Of course, I’m not suggesting full regulatory liberalization. Rather, we must acknowledge that the industry’s form has genuinely changed, and governing tomorrow’s reality with yesterday’s standards is no longer viable. Especially in ambiguous domains like computing infrastructure and AI service capabilities, the solution may not be blanket prohibition, but rather establishing a “positive list + industry classification” system—clearly defining which activities belong to the data industry, which fall under financial regulation, and which can operate legally provided they register and report.
Otherwise, if we continue equating “mining” with illegality and backwardness, we risk missing out on part of the future.
Mining today is no longer just a compliance issue, nor merely an energy issue—it’s fundamentally about how we understand the evolution of infrastructure. From Bitcoin’s “computing power for blocks” to the AI era’s “computing power as resource,” what we’re witnessing is the growing role of underlying compute nodes as universal interfaces of the digital society. If the past decade was about “who mines tokens wins,” the next decade may well be about “who controls elastic computing power holds industrial leadership.”

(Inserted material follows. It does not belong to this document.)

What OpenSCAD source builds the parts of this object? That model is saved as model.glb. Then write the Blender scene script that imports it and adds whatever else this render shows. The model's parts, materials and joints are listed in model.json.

In an era of intensifying global competition over computing power, if the domestic market fails to build a mechanism that respects underlying technological pathways while bringing mining and computing into regulatory visibility, we risk being left behind in the next wave of global infrastructure competition.
Rather than blocking, we should first understand its true nature; rather than hiding, we should bring it into a transparent regulatory framework. This would at least allow projects capable of operating in the open to proceed with fewer concerns and less incentive for gray-area practices.
This is precisely the new question that urgently needs discussion.